仕事の割り振りや、行政の仕方で、業界の浮沈が決まる。労働法制をかえると、今のように派遣労働者が、増えて、正規雇用から、若者たちがしめだされ、それこそ、浮き上がることのできない低賃金労働者として、使い捨てにされてしまう。一億総中流と言われたのが、ウソのように、階層社会ができてしまった。政治は、議員は、絶大な力を持っているのである。
そもそも、政治家は、社会の支配層が、支配の仕組みの一つとして、支配層が、作ってきたものであり、日本の場合、庶民からうまれてきたものではない。庶民は、与えられた条件のなかで、つつましく、時流にあわせて、生活しているのみである。政治家を志すとなれば、たいへんな努力が必要である。
貧乏人のセガレは、おおいに、努力して、その属する階級をあげて、その後に、政治家になっていく。庶民の立場のままから政治家には、なれない。そのようにして、政治家は、支配の立場にいるのである。
そのため、議員は、地盤、看板、カバンを持つものが、その席をしめることになる。地元の有力者、官僚、国の支配層と結託し、世界の動向や、庶民の動向もみながら、政治に参画してきた。多額の報酬を、お手盛りで決め、当然のように、支配者の一員として、セレブとしての待遇を歴史的に受けてきた。

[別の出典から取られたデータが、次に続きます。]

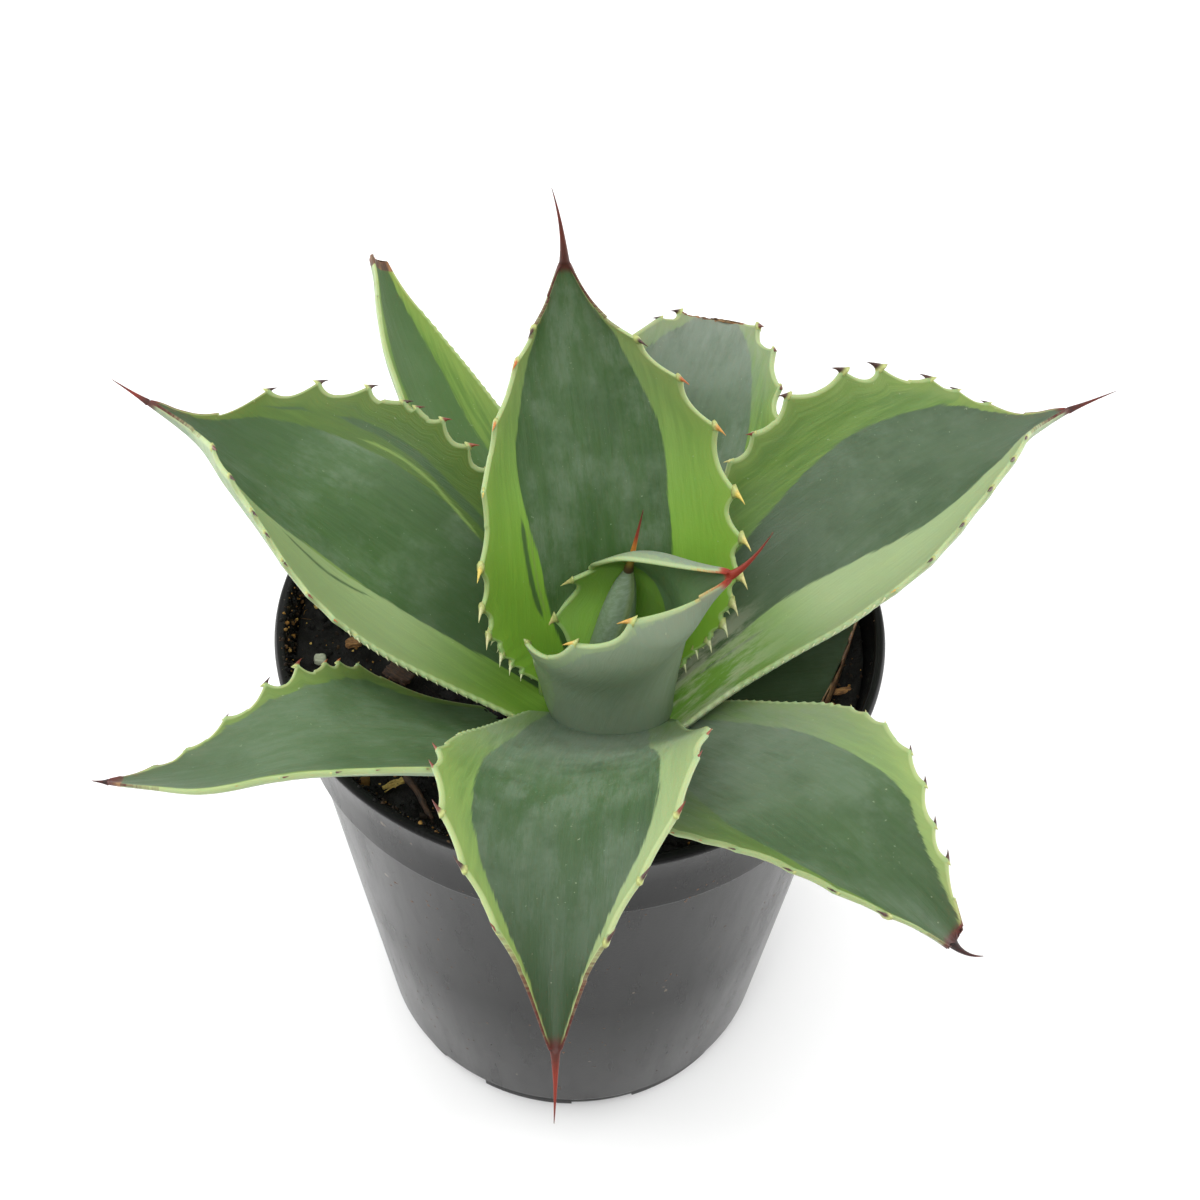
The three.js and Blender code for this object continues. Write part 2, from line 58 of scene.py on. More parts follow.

# Each leaf runs as its solid does, and is a little narrower at some feet and tips. Lists run
# from foot to tip; left and right are half-widths at STATIONS, cup and roll how it is hollowed
# and turned, seat the foot's distance from the crown and its height, body and edge thicknesses.
# flanks: shifts of the left margin, with the shares across and along where each starts and is
# whole; slim: how much narrower the blade is before its tip; reach, with slope and bulge: where
# a torn leaf ends; ragged: how deep and how quick its tear is; spine: its length, with the rise
# and turn it aims for, how soon (curl), its radius, and tones from yellow to near black.
# Colours and teeth are added; where sides differ, the left one comes first:
# border, dry: where along the leaf the margin turns to horn, and where the dried tip starts;
# fresh, bloom: how green, or how grey with wax, the dark middle is, bloom_from where to where;
# pale: a lighter lime, partly its own tone and partly painted light; painted_lime_shade, painted_shadow,
# painted_shade: painted shade on a lime band, over a whole leaf and on the dark middle; each a number or
# one for each of LIME_STATIONS;
# lime: width of the pale margin, as a share of the half-width, at LIME_STATIONS;
# streaks: kind, width in millimetres, and points (share of the length, side) of stripes;
# comb: stretch of the margin with fine teeth; regular: stretch with large ones out of sight;
# teeth: where each large tooth shows in the photograph, its length and its tone, from 0, cream,
# over 0.5, orange, to 1, dark.
# painted_glow and lift: painted light on inner leaves in shade, over the lime and over the dark middle;
# painted_foot_translucence and painted_inner_translucence: painted light shining through, a green near the
# foot and on an inner face.
LEAVES = {
    "leaf_inner_folded": dict(
        heading=-32, bend=14, rise=[93, 83, 80, 78, 31], length=71, left=[29, 38.5, 44, 41, 36, 30, 22, 9],
        right=[29, 36, 39, 42, 43.5, 38.5, 27, 14], cup=[150, 125, 122], roll=[16, 12, 55],
        seat=[13, 149.5], flanks=[(.1, .75, .66, .42, (0, -4.8, 5.2))], body=3.4, edge=1.4, slim=.25,
        spine=16, spine_rise=58, spine_turn=48, spine_curl=.35, spine_radius=1.15,
        spine_tone=[.62, .68, .72, .85], border=.92, border_tone=[.15, .62], border_mm=.08, under=.5,
        # Painted light on its faces in shade: the green of its inner face, its glow and lift, and much of
        # its bloom.
        fresh=.3, painted_inner_translucence=.9, bloom=.65, inner_bloom=.3, painted_glow=.9, lift=.7,
        lime=([.9, .9, .8, .6, .4, .2, .1, 0], [.12, .14, .2, .16, .1, .06, .04, 0]),
        teeth=(
            [(572, 572, 3.6, .1), (548, 614, 4.2, .1)],
            [(640, 624, 3.6, .35), (582, 639, 3.6, .3), (534, 650, 3.6, 0)],
        ),
    ),
    "leaf_back": dict(
        heading=105, bend=5, rise=[76, 63, 54, 55, 84], length=109,
        left=[20, 31, 37.5, 39, 36, 25.5, 15, 7], right=[17, 30, 36.5, 36.5, 34, 26, 16.5, 7],
        cup=[44, 60, 60], roll=[-9, 3, -15], seat=[9, 158], flanks=[(.5, 1, .3, .1, (0, -3, 4.5))], body=5,
        edge=1.3, slim=.1, spine=21, spine_rise=72, spine_turn=45, spine_radius=1.35,
        spine_tone=[.9, .8, .85, 1], border=.84, fresh=.2, painted_glow=.5,
        pale=([0, 0, 0, .1, .2, .3, .3, .3], [0, 0, .05, .2, .3, .4, .4, .4]), painted_shade=.08,
        lime=([.56, .56, .56, .47, .38, .28, .07, 0], [.5, .5, .49, .45, .4, .34, .1, 0]),
        streaks=[
            ("dark", 1.7, [(.43, .57), (.33, .545), (.16, .51)]),
            ("light", .7, [(.42, .52), (.32, .49), (.16, .47)]),
        ],
        comb=((.02, .2), (.02, .2)),
        teeth=(
            [(547, 331, 2.4, 1), (531, 365, 2.6, .5), (501, 423, 2.6, .45), (489, 490, 2, .2),
            (477, 566, 4, .2), (481, 607, 3.8, .05), (489, 637, 3.6, .05), (499, 660, 3.4, 0),
            (509, 673, 3, 0), (518, 684, 2.6, 0)],
            [(633, 336, 2.6, 1), (680, 372, 2.8, .55), (709, 426, 3.4, .4), (727, 493, 4.2, .2),
            (740, 538, 4.2, .15), (745, 578, 4.2, .1), (739, 608, 4, .05), (729, 632, 4, 0),
            (713, 649, 3.8, 0), (703, 661, 3.4, 0), (687, 675, 3, 0)],
        ),
    ),
    "leaf_front": dict(
        heading=-99, bend=13, rise=[35, 43, 34, -6, -41], length=140,
        left=[18.5, 22, 26.5, 30.5, 30, 25, 14, 6.5], right=[19, 23, 26.5, 30.5, 30.5, 24.5, 15, 6.5],
        cup=[17, 33, 62], roll=[3, 10, 1], seat=[11.5, 157], body=5.5, edge=1.3, slim=.1, spine=15,
        spine_rise=-43, spine_turn=-5, spine_radius=1.1, spine_tone=[.85, .7, .72, .9], border=.84,
        painted_foot_translucence=.2, bloom=.6, bloom_from=(.6, .15), pale=(.8, .15), painted_lime_shade=(.22, 0),
        painted_shade=[0, 0, 0, .1, .35, .6, .8, .9],
        lime=([.4, .43, .46, .39, .28, .21, .15, .1], [.18, .22, .29, .3, .27, .22, .16, .1]),
        tooth_scale=.62, scallop=.35, comb=((.02, .34), (.02, .36)),
        teeth=(
            [(699, 735, 3.8, .7), (688, 757, 3.4, .8), (662, 810, 4.4, .8), (618, 869, 4.2, 1),
            (592, 934, 4.2, 1)],
            [(435, 746, 3.8, .75), (437, 768, 3.8, .8), (449, 812, 4.6, .9), (471, 868, 4.4, 1),
            (501, 931, 3, .8)],
        ),
    ),
    "leaf_right": dict(
        heading=28, bend=-5, rise=[36, 32, 27, 16, 11], length=133,
        left=[20, 20.5, 25.5, 33, 36.5, 31.5, 23, 11], right=[22.5, 24.5, 28.5, 34, 36, 31.5, 22.5, 11],
        cup=[45, 66, 33], roll=[5, 12, -36], seat=[12, 156], body=6, edge=1.4, slim=.45, spine=15,
        spine_rise=10, spine_turn=0, spine_radius=.95, spine_tone=[.95, .85, .85, 1], border=.88, fresh=.1,
        bloom=.15, scurf=.5, pale=(0, .9), painted_shade=[.9, .9, .8, .5, .35, .45, .6, .7],
        lime=([.54, .54, .54, .5, .43, .33, .14, .02], [.74, .76, .8, .73, .6, .48, .38, .1]),
        streaks=[("dark", .8, [(.24, -.36), (.15, -.36), (.05, -.34)])], comb=((.02, .3), (.02, .46)),
        teeth=(
            [(994, 398, 2, 1), (962, 387, 2.2, 1), (935, 375, 3, 1), (884, 368, 3.8, 1), (845, 370, 3.4, 1),
            (784, 396, 2.8, 1), (749, 434, 2.2, .8), (731, 464, 2.4, .1)],
            [(1026, 441, 2, 1), (1011, 461, 2.4, 1), (989, 491, 2.4, 1), (960, 524, 2.2, 1),
            (927, 556, 2, 1), (893, 589, 2, .3)],
        ),
    ),
    "leaf_left": dict(
        heading=163, bend=2, rise=[28, 31, 31, 30, 29], length=132,
        left=[22.5, 25, 29, 33.5, 36, 32, 22.5, 11], right=[22.5, 23, 27.5, 33.5, 37.5, 32.5, 23.5, 11],
        cup=[31, 53, 36], roll=[-4, -10, 41], seat=[12, 156], body=6, edge=1.4, slim=.5, spine=11,
        spine_rise=24, spine_turn=-6, spine_radius=.9, spine_tone=[.95, .7, .8, 1], border=.88, fresh=.35,
        painted_foot_translucence=.35, pale=(.65, 0), painted_lime_shade=(0, .6), painted_shade=[.8, .8, .6, .05, .05, .3, .6, .8],
        lime=([.66, .66, .66, .66, .62, .44, .24, .02], [.4, .4, .39, .38, .4, .34, .22, .05]),
        streaks=[
            ("light", .9, [(.62, .38), (.55, .35), (.45, .33)]),
            ("dark", 2.4, [(.68, -.79), (.55, -.74), (.42, -.72), (.28, -.72)]),
            ("dark", 1, [(.82, -.86), (.72, -.79)]), ("dark", 1, [(.66, .49), (.54, .46), (.43, .39)]),
            ("light", .9, [(.63, -.66), (.46, -.66), (.31, -.61)]),
        ],
        comb=((.02, .46), (.02, .28)),
        teeth=(
            [(217, 446, 2.4, .9), (233, 475, 2.1, 1), (253, 512, 2, 1), (265, 534, 1.8, 1),
            (283, 561, 1.8, 1), (309, 593, 1.8, .8), (335, 617, 1.7, .5)],
            [(260, 391, 2.4, 1), (312, 386, 2.6, 1), (364, 393, 2.4, 1), (403, 403, 2.4, 1),
            (416, 409, 2.2, .9), (443, 422, 2.4, .8), (470, 448, 2.6, .7), (485, 475, 2.4, .2)],
        ),
    ),
    "leaf_front_right": dict(
        heading=-56, bend=15, rise=[41, 35, 27, 2, -29], length=120,
        left=[19, 22.5, 25.5, 30, 30, 24.5, 15, 8.5], right=[19, 22, 26, 30.5, 30.5, 23, 17, 9.5],
        cup=[18, 18, 44], roll=[-3, -2, -13], seat=[14, 152], body=5.5, edge=1.4, tip_half=3.4,
        ragged=(.012, 9), spine=8, spine_rise=-4, spine_turn=50, spine_radius=1.2, border=.95, dry=.985,
        fresh=.25, painted_foot_translucence=.2, bloom=.6, bloom_from=(.75, .3), pale=(.3, 0), painted_lime_shade=(0, .5),
        lime=([.4, .38, .36, .37, .34, .2, .22, .1], [.6, .6, .6, .5, .34, .14, .08, .04]), tooth_scale=.85,
        scallop=.55, comb=((.02, .42), (.02, .3)),
        teeth=(
            [(849, 707, 2, .1), (864, 712, 2, .1), (883, 725, 2.2, .1), (908, 753, 2.2, 1),
            (921, 787, 2.4, 1), (931, 828, 2.4, 1), (934, 867, 2.6, 1)],
            [(678, 835, 1.8, .6), (706, 841, 1.6, .5), (739, 848, 2, 1), (795, 867, 2.2, 1),
            (839, 887, 2.2, 1), (888, 913, 3, 1)],
        ),
    ),
    "leaf_front_left": dict(
        heading=219, bend=-38, rise=[21, 32, 29, -3, 0], length=128,
        left=[11, 15, 25, 26.5, 21, 16, 14, 8.5], right=[19.5, 23, 25, 30.5, 26.5, 20, 13, 6],
        cup=[18, 29, 20], roll=[32, 16, 30], seat=[16, 153.5], body=4.5, edge=1.4, slim=.2, spine=4,
        spine_rise=12, spine_turn=0, spine_radius=.8, border=.9, dry=.972, fresh=.4, painted_foot_translucence=.2,
        bloom=.1, painted_lime_shade=(0, .35),
        lime=([.1, .1, .1, .1, .12, .14, .12, .1], [.06, .08, .14, .14, .16, .1, .08, .06]),
        tooth_scale=.75,
        teeth=(
            [(421, 768, 1.6, .8), (373, 765, 1.7, .8), (332, 763, 2.2, 1), (281, 768, 2, .9),
            (234, 783, 1.5, .4)],
            [(156, 776, 1.2, .7), (186, 754, 1.7, .9), (224, 721, 2, 1), (266, 690, 2.8, 1),
            (297, 665, 3.2, .8), (326, 657, 2.6, .6), (341, 654, 2.8, .5), (363, 662, 2.4, .1)],
        ),
    ),
    "leaf_back_right": dict(
        heading=77, bend=-3, rise=[40, 35, 28, 14, 5], length=117,
        left=[20.5, 22.5, 27, 32, 33, 28.5, 20.5, 10], right=[15, 14, 19, 30, 32.5, 28, 20, 10],
        cup=[50, 54, 51], roll=[0, -5, -5], seat=[14, 149], body=5.5, edge=1.4, reach=.925,
        reach_bulge=.035, ragged=(.01, 7), bloom=.72, bloom_from=(.55, .9),
        lime=([.4, .4, .35, .3, .28, .26, .26, .26], [.4, .4, .38, .36, .35, .34, .25, .25]),
        comb=((.02, .45), (.02, .4)), regular=((.5, .66), (.45, .52)),
        teeth=(
            [(662, 315, 2.2, 1), (690, 315, 2.6, 1)],
            [(752, 331, 2.8, .9), (765, 355, 2.2, .9), (774, 390, 2.2, .9), (772, 420, 2, .8)],
        ),
    ),
    "leaf_back_left": dict(
        heading=125, bend=-17, rise=[22, 20, 19, 20, 22], length=148,
        left=[13, 14, 17, 20, 20.5, 17.5, 13, 6], right=[13, 14, 17, 20, 20.5, 17.5, 12.5, 6],
        cup=[50, 42, 38], roll=[-1, 26, 50], seat=[14, 149], body=5, edge=1.3, reach=.985, ragged=(.006, 5),
        dry=.955, fresh=1, lime=([.5, .5, .45, .4, .36, .34, .3, .3], [.5, .5, .5, .5, .5, .45, .4, .3]),
        comb_size=.5, comb=((.02, .5), (.02, .86)),
        teeth=(
            [(384, 298, 1.2, .9)],
            [],
        ),
    ),
    "leaf_low_right": dict(
        heading=3, bend=0, rise=[13, 10, 6, 4, 4], length=130, left=[20, 23, 28, 33, 33, 28, 20, 10],
        right=[20, 23, 28, 33, 33, 28, 20, 10], cup=[30, 20, 20], roll=[0, 0, 0], seat=[14, 154], body=5,
        # Painted shadow: this leaf lies low, in the shade of the others.
        edge=1.4, reach=.35, reach_slope=.11, ragged=(.004, 14), fresh=.2, painted_shadow=.8,
        lime=([.4, .36, .3, .3, .3, .3, .3, .3], [.4, .36, .3, .3, .3, .3, .3, .3]),
        comb=((.02, .4), (.02, .22)),
    ),
}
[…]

そして、議員としての経歴のなかで、実力を身につけ、徒党をくみ、策略をこうじて、最高権力者を目指すこととなる。経済界の利益を守り、官僚の代表として、また、組織の力を背景にして、議員達は生息する。
こうしてみると、菅さんは、例外中の例外である。政治家の家系ではなく、市民運動の出身であり、考え方も庶民の側に立つことも可能な側にいる。それが、支配層からみれば、危なくてしようがないということだろう。支配層からの「弾圧」が続く。
彼は歳費を、自ら削る。これこそ、従来の政治家の発想ではない。政治家が、本当に国民の暮らしを考え、世界の平和を目指す気なら、セレブであって良いわけはない。彼はその方向へと足を踏み出している。
政治家に関して、そういう考え方が、常識となり、実現したときに、人間社会の基本ができたといえるのではないだろうか。